(THE REQUEST) Please count the lines below that contain the word "More", and reply with that number alone.

(SOURCE DATA)
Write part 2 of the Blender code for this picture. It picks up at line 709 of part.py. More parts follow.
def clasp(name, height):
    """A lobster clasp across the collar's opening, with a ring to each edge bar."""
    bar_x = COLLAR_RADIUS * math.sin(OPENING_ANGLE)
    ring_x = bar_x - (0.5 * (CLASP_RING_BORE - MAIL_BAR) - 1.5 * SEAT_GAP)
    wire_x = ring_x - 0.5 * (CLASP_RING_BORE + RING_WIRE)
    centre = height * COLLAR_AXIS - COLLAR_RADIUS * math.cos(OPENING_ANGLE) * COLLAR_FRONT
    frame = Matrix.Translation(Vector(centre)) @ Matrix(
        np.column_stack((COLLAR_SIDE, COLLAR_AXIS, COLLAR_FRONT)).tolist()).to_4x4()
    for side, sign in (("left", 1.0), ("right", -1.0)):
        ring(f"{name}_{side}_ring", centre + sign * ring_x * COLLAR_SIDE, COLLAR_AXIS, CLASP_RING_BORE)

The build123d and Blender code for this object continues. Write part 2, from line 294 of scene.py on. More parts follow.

(EXERCISE RESPONSE) 2